• **SHORT EXERCISE**
Could you write out every entry exactly as it stands?

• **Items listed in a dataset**
- - -
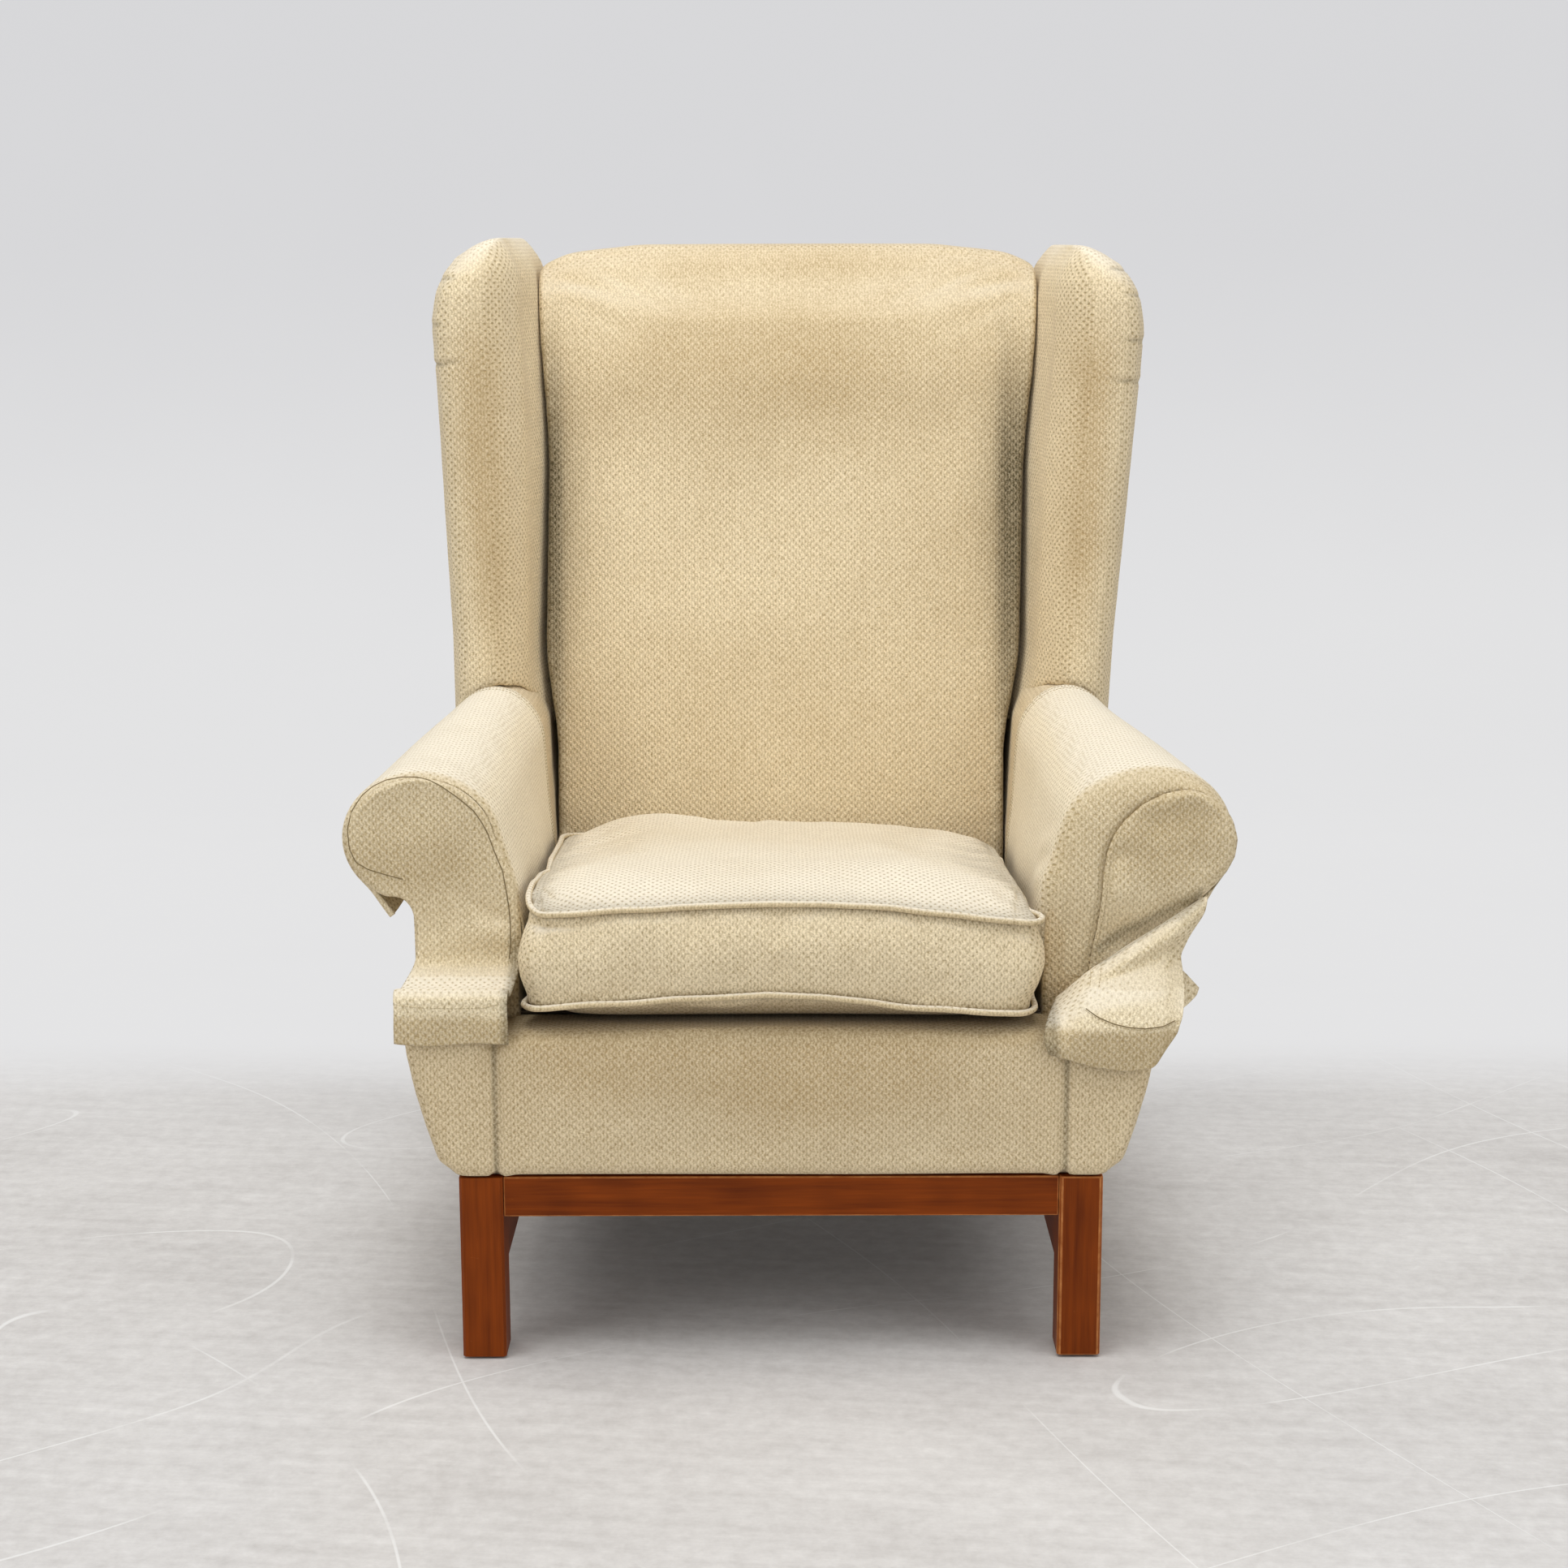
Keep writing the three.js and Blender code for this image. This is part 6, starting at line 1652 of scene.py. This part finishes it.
def make_floor():
    rows = [(-5.0, 0.0), (1.9, 0.0)]
    for share in np.linspace(0, 1, 12)[1:]:
        angle = share * math.pi / 2
        rows.append((1.9 + 1.2 * math.sin(angle), 1.2 * (1 - math.cos(angle))))
    rows.append((3.1, 5.0))
    grid = np.array([[(x * 1000, y * 1000, z * 1000) for x in np.linspace(-5, 5, 12)] for y, z in rows])
    floor = new_object("floor", grid.reshape(-1, 3), grid_faces(len(rows), 12))
    made, shader, p, _ = material("pale_concrete", 0.8)
    brushed = p.turned(STREAK_ANGLE).stretched(0.004, 0.05, 0.004)
    streaks = brushed.noise(1.0, 6.0, 0.68)
    cloud = p.stretched(0.0022, 0.0032, 0.0022).noise(1.0, 4.0, 0.6)
    speckle = p.noise(0.05, 3.0, 0.75)
    scratch = p.turned(-0.5).stretched(0.0009, 0.0035, 0.001).noise(1.0, 0.0).hairline(0.52, 0.0022)
    crossing = p.turned(1.1).stretched(0.0006, 0.0026, 0.001).noise(1.0, 0.0).hairline(0.47, 0.0016)
    worn = p.stretched(0.004, 0.004, 0.004).noise(1.0, 2.0).step(0.42, 0.56)
    scratch = scratch.math("MAXIMUM", crossing) * worn
    tone = ((streaks - 0.5) * 0.8 + (cloud - 0.5) * 0.9 + (speckle - 0.5) * 1.0 + 0.64).clamp()
    colour = tone.blend(srgb(184, 180, 177), srgb(224, 222, 220))
    colour = (scratch * 0.6).blend(colour, srgb(240, 240, 239))
    across, back, up = p.split()
    wall = (up.step(WALL_PALE, WALL_TOP) + (cloud - 0.5) * 0.25).clamp()
    wall = wall.blend(srgb(224, 224, 225), srgb(213, 213, 215))
    # painted light: to the sides the floor glows in its own colour for the camera, lightening the chair's shadow there
    floor_glow = across.math("ABSOLUTE").step(FLOOR_GLOW_FROM, FLOOR_GLOW_FROM * 1.7) * 0.55
    seen = p.node("ShaderNodeLightPath", "Is Camera Ray") * back.step(WALL_NEAR, WALL_FAR).math("MAXIMUM", floor_glow)
    wall = back.step(WALL_NEAR, WALL_FAR).blend(colour, wall)
    finish_with(shader, seen.blend(colour, BLACK), streaks + speckle * 0.4, 0.12, 1.0)
    made.node_tree.links.new(seen.blend(BLACK, wall).socket, shader.inputs["Emission Color"])
    shader.inputs["Emission Strength"].default_value = 1.0
    dress(floor, made)


def area_light(name, place, target, size, power):
    data = bpy.data.lights.new(name, "AREA")
    data.shape, data.size, data.energy = "DISK", size, power
    lamp = bpy.data.objects.new(name, data)
    bpy.context.scene.collection.objects.link(lamp)
    lamp.location = place
    lamp.rotation_mode = "QUATERNION"
    lamp.rotation_quaternion = (Vector(target) - Vector(place)).to_track_quat("-Z", "Y")
    return lamp


make_floor()
area_light("ceiling", (-0.2, -0.7, 3.3), (0, 0, 0.5), 2.6, 60)
area_light("window_left", (-2.6, -2.2, 2.0), (0, 0, 0.5), 2.0, 18)
area_light("window_right", (2.8, -2.2, 1.8), (0, 0, 0.5), 2.2, 17)

world = bpy.data.worlds.new("room")
bpy.context.scene.world = world
world.use_nodes = True
room = world.node_tree.nodes["Background"]
room.inputs["Color"].default_value = (1.0, 0.985, 0.96, 1.0)
room.inputs["Strength"].default_value = 0.53
beyond = world.node_tree.nodes.new("ShaderNodeBackground")
beyond.inputs["Color"].default_value = srgb(219, 219, 220)
either = world.node_tree.nodes.new("ShaderNodeMixShader")
ray = world.node_tree.nodes.new("ShaderNodeLightPath")
for start, end in ((ray.outputs["Is Camera Ray"], either.inputs[0]), (room.outputs[0], either.inputs[1]),
                   (beyond.outputs[0], either.inputs[2]),
                   (either.outputs[0], world.node_tree.nodes["World Output"].inputs["Surface"])):
    world.node_tree.links.new(start, end)

camera_data = bpy.data.cameras.new("camera")
camera_data.sensor_width = 36
camera_data.lens = 36 * 3375 / 1932
camera = bpy.data.objects.new("camera", camera_data)
bpy.context.scene.collection.objects.link(camera)
camera.location = (0.005, (-2850 + SHIFT) * MM, 1.038)
camera.rotation_mode = "XYZ"
camera.rotation_euler = (math.radians(90 - 11.16), math.radians(0.15), 0)
bpy.context.scene.camera = camera
bpy.context.scene.view_settings.view_transform = "Standard"
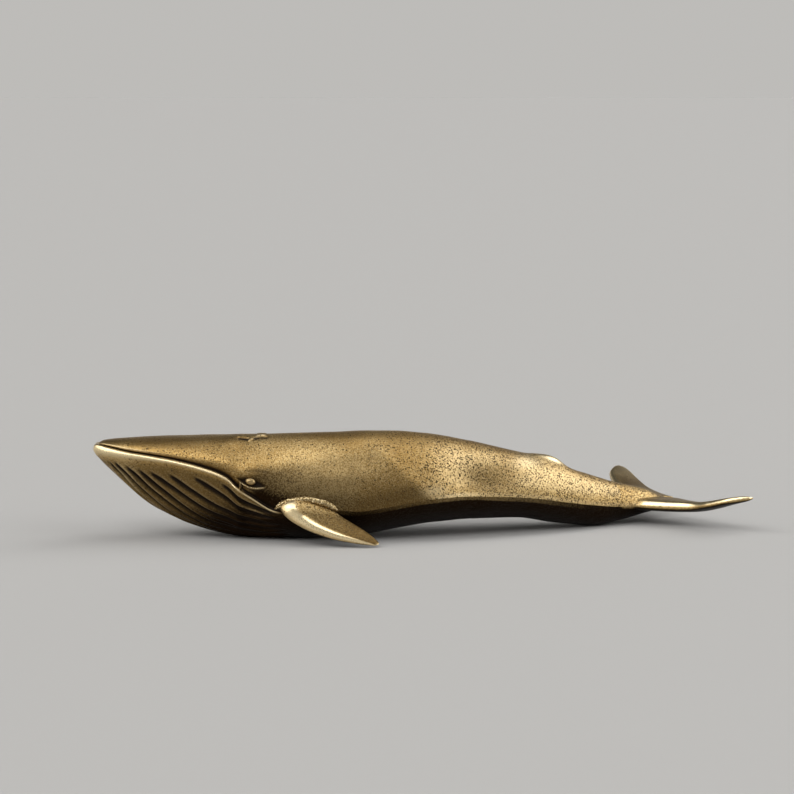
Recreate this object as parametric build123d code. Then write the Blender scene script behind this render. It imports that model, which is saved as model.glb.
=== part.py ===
from build123d import *
import math
import os

# Whale figurine in cast brass. +Z is up and the table is at zero. The snout points to -X and
# the tail runs to +X and curls to +Y. The origin is the middle of the footprint.

# Body, measured along a spine that runs from the snout tip to the notch of the fluke
spine_length = 113.0
body_width = 19.2
back_height = 19.5
bend_start = 36.8
bend_radius = 140.0
wall = 2.0
cavity_lift = 0.6
braze_gap = 0.08
seam_overlap = 0.25
overrun = 2.0

# Where the castings begin and end, as shares of the spine
back_start_share = 0.010
belly_start_share = 0.001
fluke_joint_share = 0.876
cavity_start_share = 0.115
cavity_end_share = 0.775
mouth_corner_share = 0.236
mouth_fade_share = 0.020

# Outlines drawn by hand. Side view: (share of the spine, share of the back's height).
top_shares = [
    (0.000, 0.885), (0.005, 0.900), (0.016, 0.915), (0.045, 0.934), (0.110, 0.954),
    (0.200, 0.966), (0.300, 0.977), (0.420, 1.000), (0.470, 0.998), (0.520, 0.982),
    (0.570, 0.945), (0.645, 0.850), (0.710, 0.750), (0.780, 0.610), (0.835, 0.490),
    (0.876, 0.413), (0.930, 0.333), (0.965, 0.268), (1.000, 0.225)]
seam_shares = [
    (0.000, 0.875), (0.008, 0.886), (0.026, 0.868), (0.060, 0.832), (0.100, 0.802),
    (0.140, 0.765), (0.185, 0.702), (0.222, 0.618), (0.242, 0.512), (0.262, 0.437),
    (0.300, 0.312), (0.350, 0.286), (0.396, 0.318), (0.432, 0.306), (0.478, 0.346),
    (0.524, 0.392), (0.572, 0.412), (0.620, 0.405), (0.700, 0.362), (0.800, 0.255),
    (0.876, 0.191), (0.930, 0.175), (1.000, 0.172)]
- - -
• **RESULT**
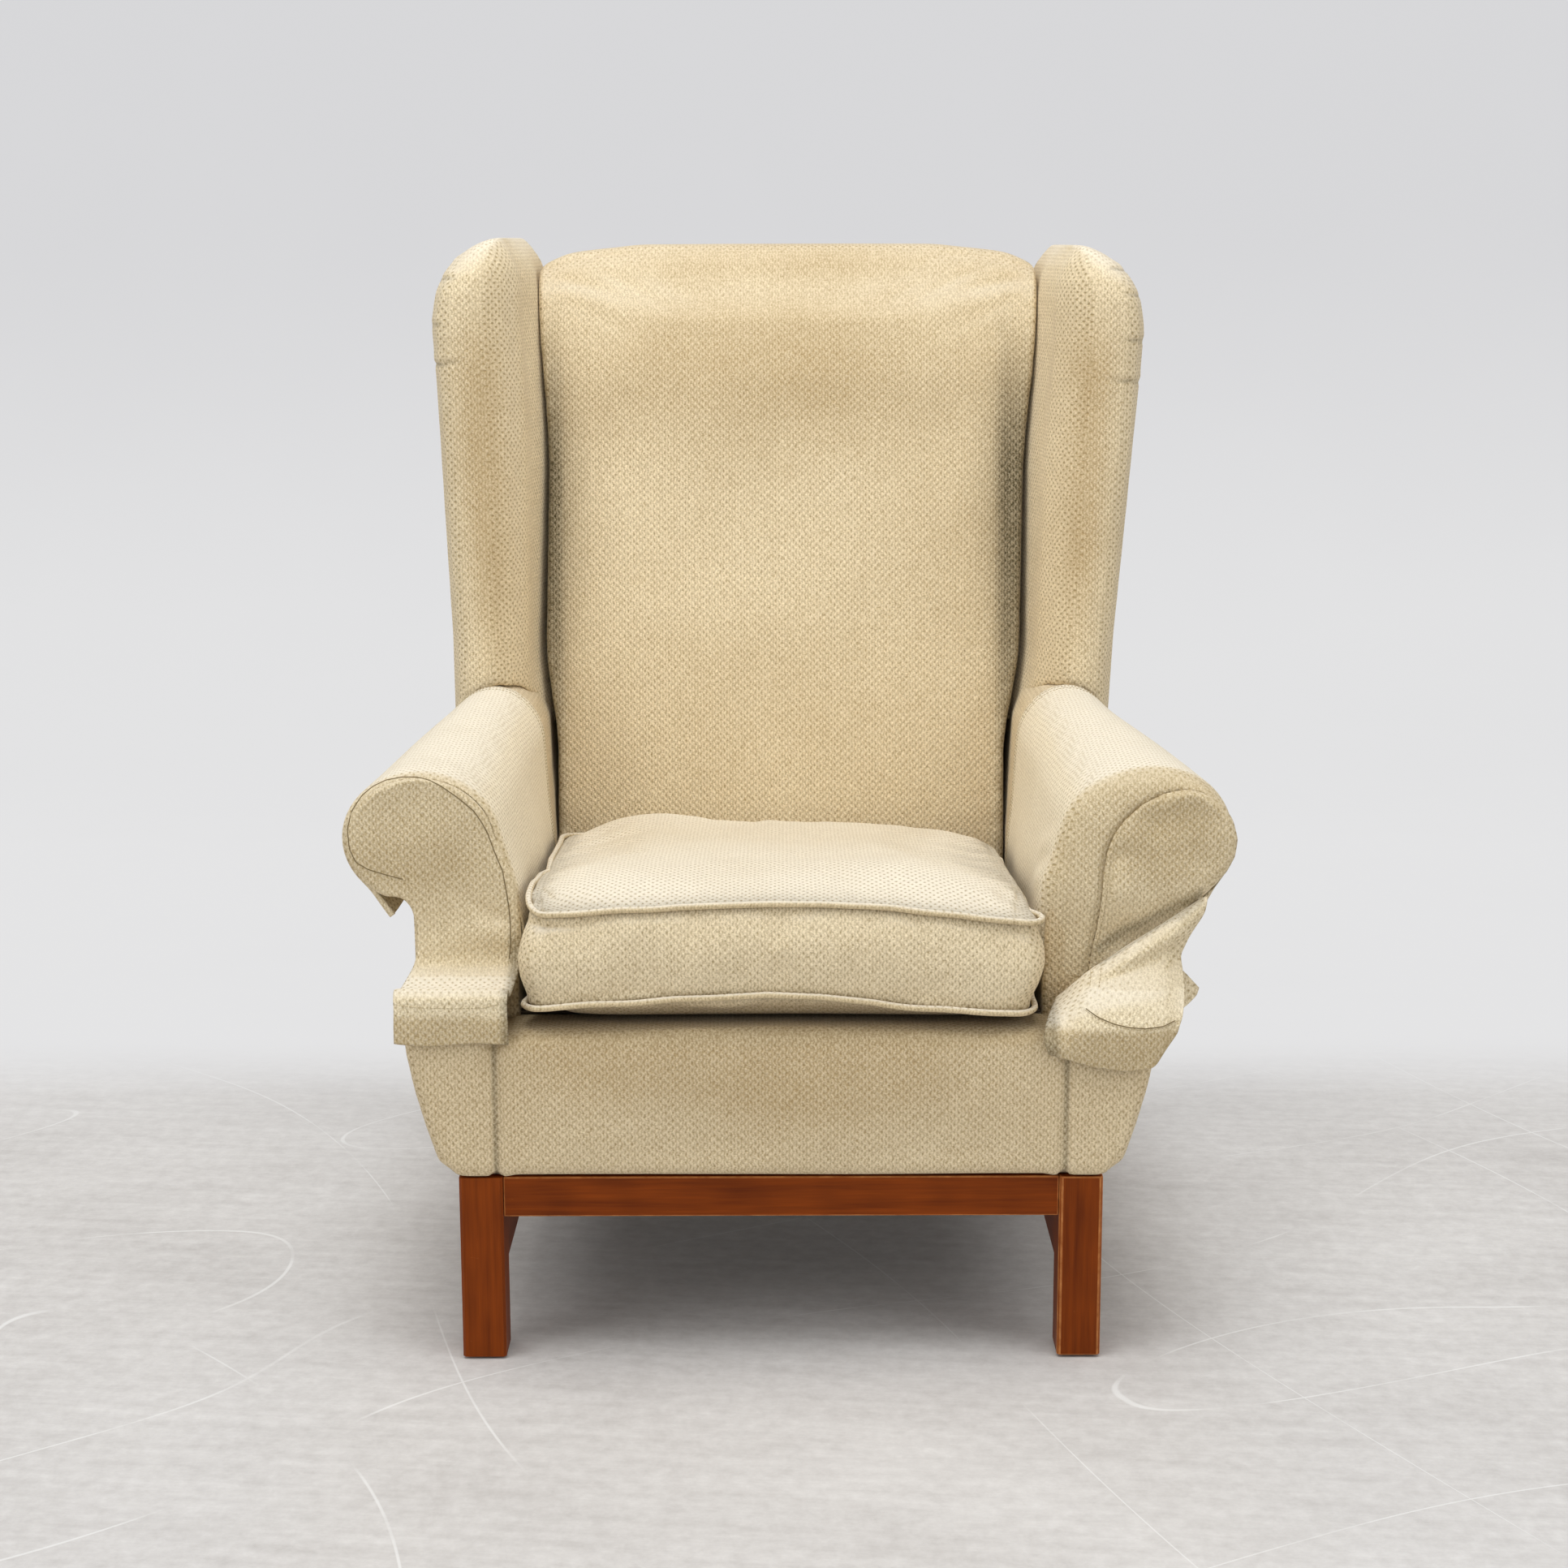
Keep writing the three.js and Blender code for this image. This is part 6, starting at line 1652 of scene.py. This part finishes it.
def make_floor():
    rows = [(-5.0, 0.0), (1.9, 0.0)]
    for share in np.linspace(0, 1, 12)[1:]:
        angle = share * math.pi / 2
        rows.append((1.9 + 1.2 * math.sin(angle), 1.2 * (1 - math.cos(angle))))
    rows.append((3.1, 5.0))
    grid = np.array([[(x * 1000, y * 1000, z * 1000) for x in np.linspace(-5, 5, 12)] for y, z in rows])
    floor = new_object("floor", grid.reshape(-1, 3), grid_faces(len(rows), 12))
    made, shader, p, _ = material("pale_concrete", 0.8)
    brushed = p.turned(STREAK_ANGLE).stretched(0.004, 0.05, 0.004)
    streaks = brushed.noise(1.0, 6.0, 0.68)
    cloud = p.stretched(0.0022, 0.0032, 0.0022).noise(1.0, 4.0, 0.6)
    speckle = p.noise(0.05, 3.0, 0.75)
    scratch = p.turned(-0.5).stretched(0.0009, 0.0035, 0.001).noise(1.0, 0.0).hairline(0.52, 0.0022)
    crossing = p.turned(1.1).stretched(0.0006, 0.0026, 0.001).noise(1.0, 0.0).hairline(0.47, 0.0016)
    worn = p.stretched(0.004, 0.004, 0.004).noise(1.0, 2.0).step(0.42, 0.56)
    scratch = scratch.math("MAXIMUM", crossing) * worn
    tone = ((streaks - 0.5) * 0.8 + (cloud - 0.5) * 0.9 + (speckle - 0.5) * 1.0 + 0.64).clamp()
    colour = tone.blend(srgb(184, 180, 177), srgb(224, 222, 220))
    colour = (scratch * 0.6).blend(colour, srgb(240, 240, 239))
    across, back, up = p.split()
    wall = (up.step(WALL_PALE, WALL_TOP) + (cloud - 0.5) * 0.25).clamp()
    wall = wall.blend(srgb(224, 224, 225), srgb(213, 213, 215))
    # painted light: to the sides the floor glows in its own colour for the camera, lightening the chair's shadow there
    floor_glow = across.math("ABSOLUTE").step(FLOOR_GLOW_FROM, FLOOR_GLOW_FROM * 1.7) * 0.55
    seen = p.node("ShaderNodeLightPath", "Is Camera Ray") * back.step(WALL_NEAR, WALL_FAR).math("MAXIMUM", floor_glow)
    wall = back.step(WALL_NEAR, WALL_FAR).blend(colour, wall)
    finish_with(shader, seen.blend(colour, BLACK), streaks + speckle * 0.4, 0.12, 1.0)
    made.node_tree.links.new(seen.blend(BLACK, wall).socket, shader.inputs["Emission Color"])
    shader.inputs["Emission Strength"].default_value = 1.0
    dress(floor, made)


def area_light(name, place, target, size, power):
    data = bpy.data.lights.new(name, "AREA")
    data.shape, data.size, data.energy = "DISK", size, power
    lamp = bpy.data.objects.new(name, data)
    bpy.context.scene.collection.objects.link(lamp)
    lamp.location = place
    lamp.rotation_mode = "QUATERNION"
    lamp.rotation_quaternion = (Vector(target) - Vector(place)).to_track_quat("-Z", "Y")
    return lamp


make_floor()
area_light("ceiling", (-0.2, -0.7, 3.3), (0, 0, 0.5), 2.6, 60)
area_light("window_left", (-2.6, -2.2, 2.0), (0, 0, 0.5), 2.0, 18)
area_light("window_right", (2.8, -2.2, 1.8), (0, 0, 0.5), 2.2, 17)

world = bpy.data.worlds.new("room")
bpy.context.scene.world = world
world.use_nodes = True
room = world.node_tree.nodes["Background"]
room.inputs["Color"].default_value = (1.0, 0.985, 0.96, 1.0)
room.inputs["Strength"].default_value = 0.53
beyond = world.node_tree.nodes.new("ShaderNodeBackground")
beyond.inputs["Color"].default_value = srgb(219, 219, 220)
either = world.node_tree.nodes.new("ShaderNodeMixShader")
ray = world.node_tree.nodes.new("ShaderNodeLightPath")
for start, end in ((ray.outputs["Is Camera Ray"], either.inputs[0]), (room.outputs[0], either.inputs[1]),
                   (beyond.outputs[0], either.inputs[2]),
                   (either.outputs[0], world.node_tree.nodes["World Output"].inputs["Surface"])):
    world.node_tree.links.new(start, end)

camera_data = bpy.data.cameras.new("camera")
camera_data.sensor_width = 36
camera_data.lens = 36 * 3375 / 1932
camera = bpy.data.objects.new("camera", camera_data)
bpy.context.scene.collection.objects.link(camera)
camera.location = (0.005, (-2850 + SHIFT) * MM, 1.038)
camera.rotation_mode = "XYZ"
camera.rotation_euler = (math.radians(90 - 11.16), math.radians(0.15), 0)
bpy.context.scene.camera = camera
bpy.context.scene.view_settings.view_transform = "Standard"
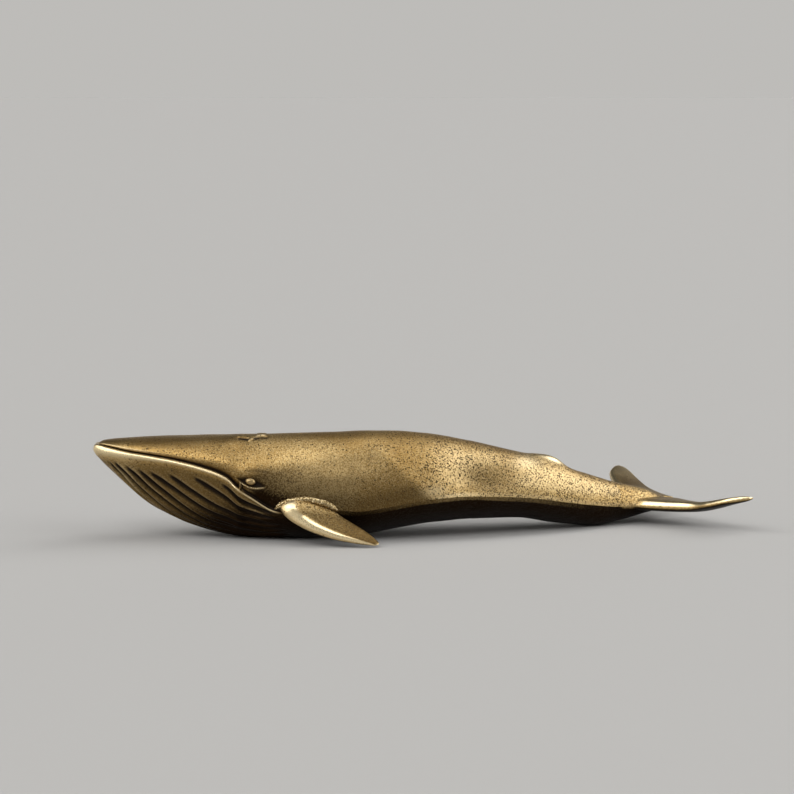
Recreate this object as parametric build123d code. Then write the Blender scene script behind this render. It imports that model, which is saved as model.glb.
=== part.py ===
from build123d import *
import math
import os

# Whale figurine in cast brass. +Z is up and the table is at zero. The snout points to -X and
# the tail runs to +X and curls to +Y. The origin is the middle of the footprint.

# Body, measured along a spine that runs from the snout tip to the notch of the fluke
spine_length = 113.0
body_width = 19.2
back_height = 19.5
bend_start = 36.8
bend_radius = 140.0
wall = 2.0
cavity_lift = 0.6
braze_gap = 0.08
seam_overlap = 0.25
overrun = 2.0

# Where the castings begin and end, as shares of the spine
back_start_share = 0.010
belly_start_share = 0.001
fluke_joint_share = 0.876
cavity_start_share = 0.115
cavity_end_share = 0.775
mouth_corner_share = 0.236
mouth_fade_share = 0.020

# Outlines drawn by hand. Side view: (share of the spine, share of the back's height).
top_shares = [
    (0.000, 0.885), (0.005, 0.900), (0.016, 0.915), (0.045, 0.934), (0.110, 0.954),
    (0.200, 0.966), (0.300, 0.977), (0.420, 1.000), (0.470, 0.998), (0.520, 0.982),
    (0.570, 0.945), (0.645, 0.850), (0.710, 0.750), (0.780, 0.610), (0.835, 0.490),
    (0.876, 0.413), (0.930, 0.333), (0.965, 0.268), (1.000, 0.225)]
seam_shares = [
    (0.000, 0.875), (0.008, 0.886), (0.026, 0.868), (0.060, 0.832), (0.100, 0.802),
    (0.140, 0.765), (0.185, 0.702), (0.222, 0.618), (0.242, 0.512), (0.262, 0.437),
    (0.300, 0.312), (0.350, 0.286), (0.396, 0.318), (0.432, 0.306), (0.478, 0.346),
    (0.524, 0.392), (0.572, 0.412), (0.620, 0.405), (0.700, 0.362), (0.800, 0.255),
    (0.876, 0.191), (0.930, 0.175), (1.000, 0.172)]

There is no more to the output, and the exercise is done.